1. 程式人生 > >The Past, Present, and Future of Speech Recognition Technology

The Past, Present, and Future of Speech Recognition Technology

The earliest advances in speech recognition focused mainly on the creation of vowel sounds, as the basis of a system that might also learn to interpret phonemes (the building blocks of speech) from nearby interlocutors.

These inventors were hampered by the technological context in which they lived, with only basic means at their disposal to invent a talking machine. Nonetheless, they provide important background to more recent innovations.

Dictation machines, pioneered by Thomas Edison in the late 19th century, were capable of recording speech and grew in popularity among doctors and secretaries with a lot of notes to take on a daily basis.

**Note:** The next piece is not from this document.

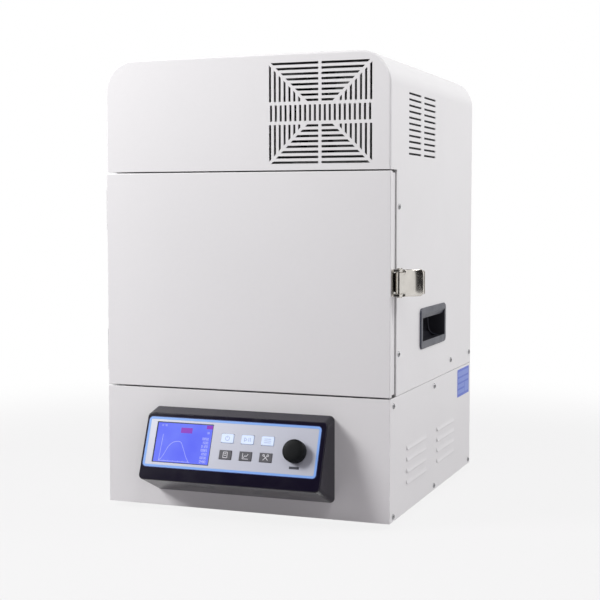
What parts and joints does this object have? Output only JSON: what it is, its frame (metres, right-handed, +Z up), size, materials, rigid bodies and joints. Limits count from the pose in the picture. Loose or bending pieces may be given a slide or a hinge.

However, it was not until the 1950s that this line of inquiry would lead to genuine speech recognition. Up to this point, we see attempts at speech creation and recording, but not yet interpretation.

Audrey, a machine created by Bell Labs, could understand the digits 0–9, with a 90% accuracy rate. Interestingly, this accuracy level was only recorded when its inventor spoke; it hovered between 70% and 80% when other people spoke to Audrey.

This hints at some of the persistent challenges of speech recognition; each individual has a different voice and spoken language can be very inconsistent. Unlike text, which has a much greater level of standardization, the spoken word varies greatly based on regional dialects, speed, emphasis, even social class and gender. Therefore, scaling any speech recognition system has always been a significant obstacle.

Alexander Waibel, who worked on Harpy, a machine developed at Carnegie Mellon University that could understand over 1,000 words, built on this point:

“So you have things like ‘euthanasia’, which could be ‘youth in Asia’. Or if you say ‘Give me a new display’ it could be understood as ‘give me a nudist play’.”

Until the 1990s, even the most successful systems were based on template matching, where sound waves would be translated into a set of numbers and stored. These would then be triggered when an identical sound was spoken into the machine. Of course, this meant that one would have to speak very clearly, slowly, and in an environment with no background noise to have a good chance of the sounds being recognized.

IBM Tangora, released in the mid-1980s and named after Albert Tangora, then the world’s fastest typist, could adjust to the speaker’s voice. It still required slow, clear speech and no background noise, but its use of hidden Markov models allowed for increased flexibility through data clustering and the prediction of upcoming phonemes based on recent patterns.

Although it required 20 minutes of training data (in the form of recorded speech) from each user, Tangora could recognize up to 20,000 English words and some full sentences.

The seeds are sown here for voice recognition, one of the most significant and essential developments in this field. It was a long-established truism that speech recognition could only succeed by adapting to each person’s unique way of communicating, but arriving at this breakthrough has been much easier said than done.

It was only in 1997 that the world’s first “continuous speech recognizer” (ie. one no longer had to pause between each word) was released, in the form of Dragon’s NaturallySpeaking software. Capable of understanding 100 words per minute, it is still in use today (albeit in an upgraded form) and is favored by doctors for notation purposes.

Machine learning, as in so many fields of scientific discovery, has provided the majority of speech recognition breakthroughs in this century. Google combined the latest technology with the power of cloud-based computing to share data and improve the accuracy of machine learning algorithms.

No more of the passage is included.